A new study published in The Journal of Urology® revealed that African American men with Gleason score 3+3=6 prostate cancer (PCa) produce less prostate specific antigen (PSA) and have significantly lower PSA density (PSAD) than Caucasian men. These findings could have important implications when selecting patients for inclusion in active PCa surveillance programs.
Prostate cancer remains the second leading cause of cancer death among men in the U.S., with nearly 30,000 deaths annually. According to the latest recommendations by the American Urological Association, PSA remains the only screening test to select men with unremarkable digital rectal examination in whom prostate biopsy should be considered. Deaths from prostate cancer have declined by about 40% since the advent of PSA screening in the late 1980s, and 40-70% of that decline may be attributable to screening. For early stage low grade disease, active surveillance, commonly called watchful waiting, is considered appropriate.

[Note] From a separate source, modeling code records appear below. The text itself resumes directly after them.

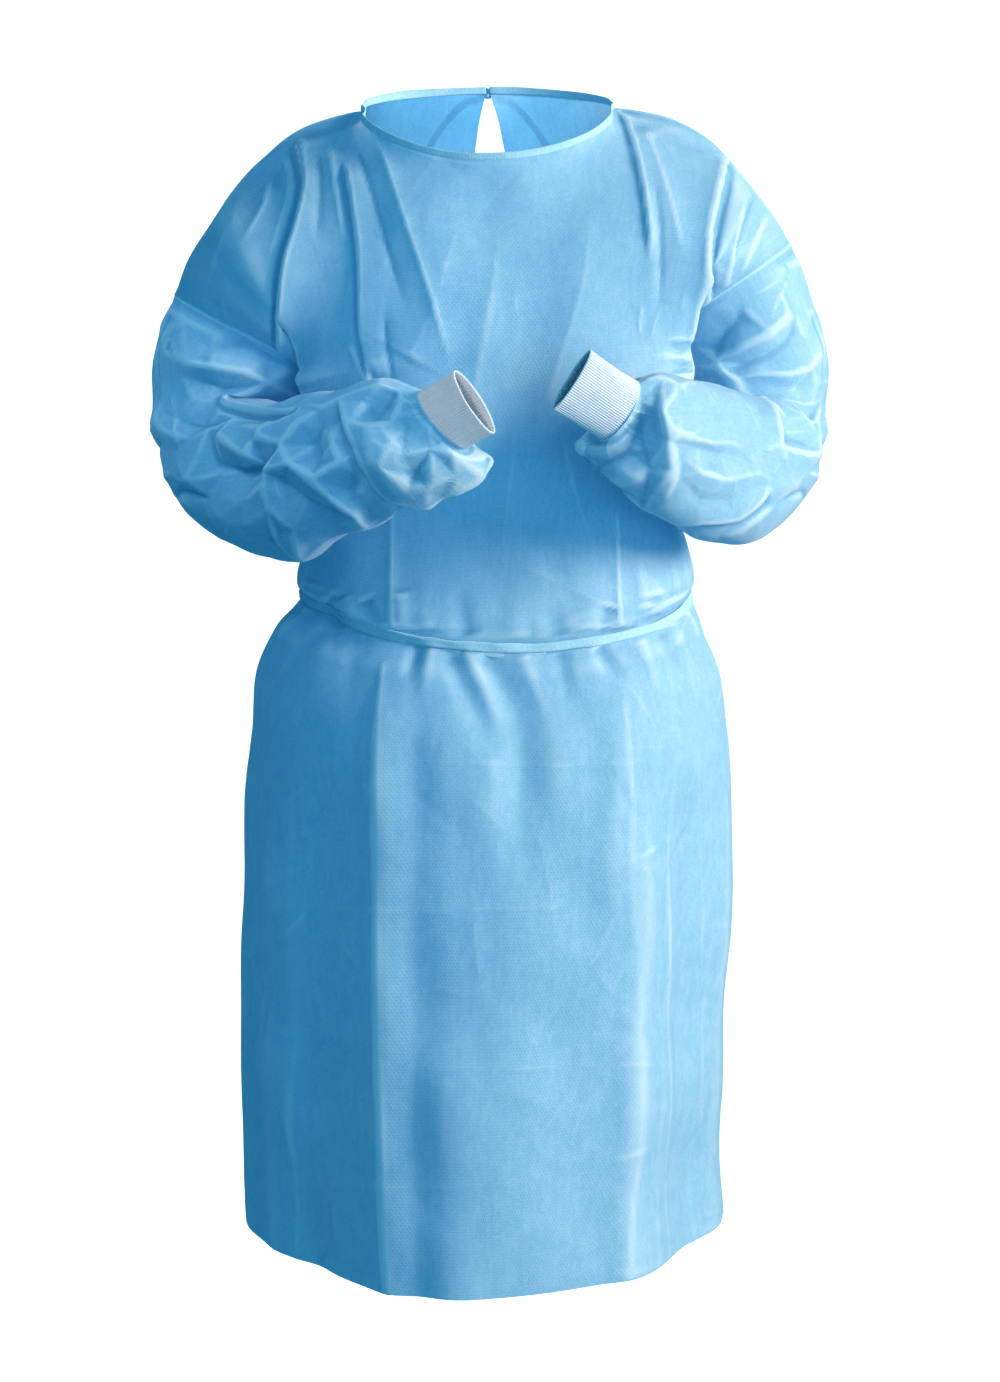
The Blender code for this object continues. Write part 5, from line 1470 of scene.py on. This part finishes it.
def knit(name, deep, pale):
    """White rib knit: stitch rows across the ribs, soft and matt."""
    material = bpy.data.materials.new(name)
    material.use_nodes = True
    tree = material.node_tree
    bsdf = tree.nodes["Principled BSDF"]
    place = tree.nodes.new("ShaderNodeTexCoord")
    uv, obj = place.outputs["UV"], place.outputs["Object"]
    split = tree.nodes.new("ShaderNodeSeparateXYZ")
    tree.links.new(uv, split.inputs[0])
    course = math_node(tree, "SINE", math_node(tree, "MULTIPLY", split.outputs[1], 2 * math.pi / 0.0014))
    wale = math_node(tree, "SINE", math_node(tree, "MULTIPLY", split.outputs[0], 2 * math.pi / 0.00105))
    stitch = math_node(tree, "MULTIPLY", math_node(tree, "MULTIPLY_ADD", course, 0.5, 0.5), math_node(tree, "MULTIPLY_ADD", wale, 0.5, 0.5))
    fuzz = noise(tree, obj, 900.0, 3.0, 0.7)
    clouds = noise(tree, obj, 60.0, 3.0, 0.6)
    # Painted shade: through the rib value, the knit's tone is darker in the rib valleys and paler on the rib crests.
    valley = tree.nodes.new("ShaderNodeAttribute")
    valley.attribute_name = "rib"
    tone = math_node(tree, "ADD", math_node(tree, "MULTIPLY", stitch, 0.35), math_node(tree, "MULTIPLY", remap(tree, clouds, 0.3, 0.7), 0.25))
    tone = math_node(tree, "ADD", tone, math_node(tree, "MULTIPLY", valley.outputs["Fac"], 0.4), clamp=True)
    tree.links.new(mix_colour(tree, tone, deep, pale), bsdf.inputs["Base Color"])
    height = math_node(tree, "ADD", math_node(tree, "MULTIPLY", stitch, 0.8), math_node(tree, "MULTIPLY", fuzz, 0.4))
    bump_node = tree.nodes.new("ShaderNodeBump")
    bump_node.inputs["Strength"].default_value = 0.7
    bump_node.inputs["Distance"].default_value = 0.0003
    tree.links.new(height, bump_node.inputs["Height"])
    tree.links.new(bump_node.outputs[0], bsdf.inputs["Normal"])
    bsdf.inputs["Roughness"].default_value = 0.92
    bsdf.inputs["Specular IOR Level"].default_value = 0.2
    bsdf.inputs["Sheen Weight"].default_value = 0.4
    bsdf.inputs["Sheen Roughness"].default_value = 0.6
    bsdf.inputs["Subsurface Weight"].default_value = 0.0
    return material


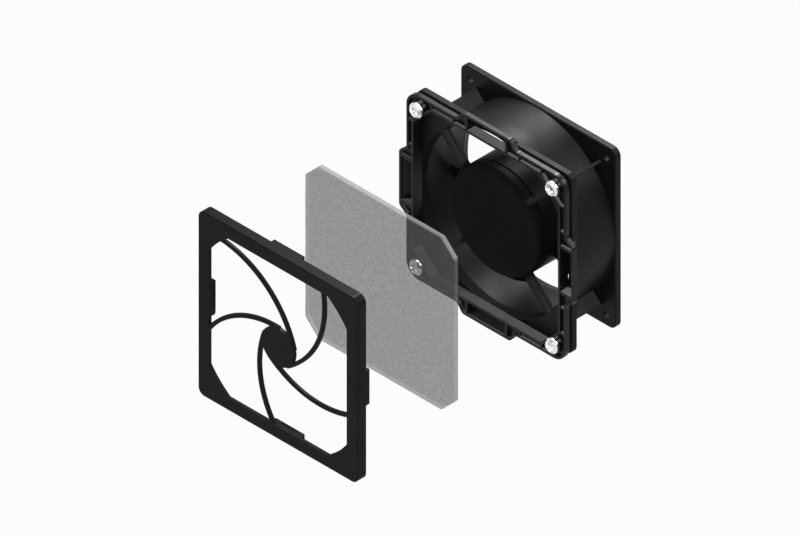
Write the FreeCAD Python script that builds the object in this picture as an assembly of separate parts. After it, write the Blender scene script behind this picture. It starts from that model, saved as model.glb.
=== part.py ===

Although prior studies have identified race as a contributing risk factor for PCa, lead investigator Oleksandr N. Kryvenko, MD, Assistant Professor of Pathology and Urology at Sylvester Comprehensive Cancer Center at the University of Miami Miller School of Medicine, explained that "active surveillance criteria that were predictive in Caucasian men were not accurate in African American men. Despite this finding, active surveillance criteria do not include race as a variable."
In this study the investigators measured tumor volume from consecutive radical prostatectomies in 414 men with National Comprehensive Cancer Network low risk prostate cancer (348 Caucasians, 66 African Americans). They compared clinical presentation, pathological findings, PSA, PSAD, and PSA mass (PSAM), which is an absolute amount of PSA in a patient's circulation, between African American and Caucasian men.
This study revealed that African American men with Gleason score 3+3=6 PCa produce less PSA than Caucasian men. African American and Caucasian men had equal serum PSA and PSAM despite significantly larger prostates in African American men (approximately 10 gm larger) with all other parameters, particularly total tumor volume, being the same. PSAD was approximately 20% lower in African American men compared to Caucasian men, even when tumor volume was the same.
"When low volume and low grade cancer is detected, especially in older individuals, the decision between active surveillance and definitive therapy must be made. Because PSAD was about 20% lower in African American men even with the same tumor volume as in Caucasians, this finding could be one of the factors why current active surveillance criteria in African Americans are not as accurate as those for Caucasians. A lower PSAD threshold for active surveillance inclusion criteria in African American men may account for these differences," commented Dr. Kryvenko.
Dr. Kryvenko added that this new discovery complements his prior observations published in The Journal of Urology (J Urol. 2014 Jan;191(1):60-7.). "African Americans overall not only have a higher grade cancer at radical prostatectomy, but also their spatial distribution of cancer in prostate is such that standard prostate biopsy may undersample more aggressive tumor nodules. Thus, there could be a constellation of factors explaining why contemporary surveillance criteria do not work well in African American men."